The source data was downloaded from the following website:

https://d396qusza40orc.cloudfront.net/getdata%2Fprojectfiles%2FUCI%20HAR%20Dataset.zip

Transformations


"y_test.txt" and "y_train.txt"" activity labels were numeric. The source file "activity_labels.txt gives English descriptors of the activities. The numeric labels were converted to English labels.

Datasets contained in the following source files were combined into one dataset:

    1. subject_test.txt
    2. subject_train.txt
    3. X_test.txt
    4. X_train.txt
    5. y_test.txt
    6. y_train.txt

The datasets were combined as follows:

  • C-bind was performed on subject_test.txt, y_test.txt and X_test.txt to create a test dataset.
  • C-bind was performed on subject_train.txt, y_train.txt and X_train.txt to create a train dataset.
  • R-bind was performed on the test and train datasets created above to create an all_data dataset.

Any variables in the all_data dataset that did not relate to mean or standard deviation, were deleted.
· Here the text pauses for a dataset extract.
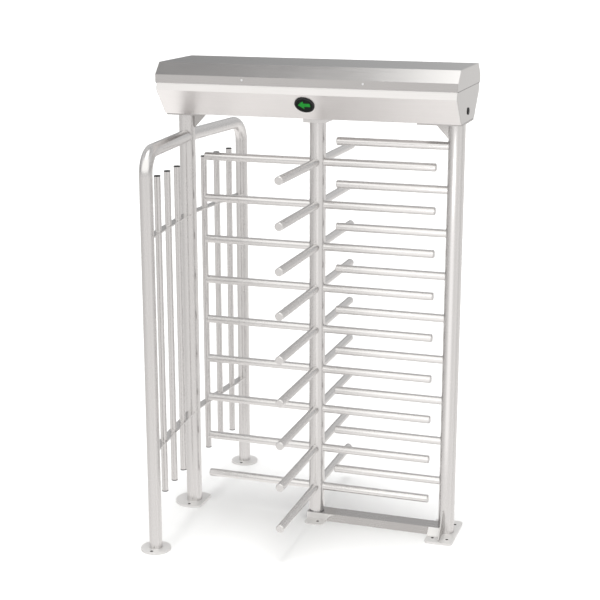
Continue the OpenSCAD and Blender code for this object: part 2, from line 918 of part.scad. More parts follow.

Variables relating to meanFreq were also deleted.

Column labels were created from the source file features.txt. These labels were made R-friendly with the R function make.names().

A tidy dataset, "tidy_data" was created from the all_data dataset by first melting all_data using the melt() function, and then by casting the dataset again using the R function dcast().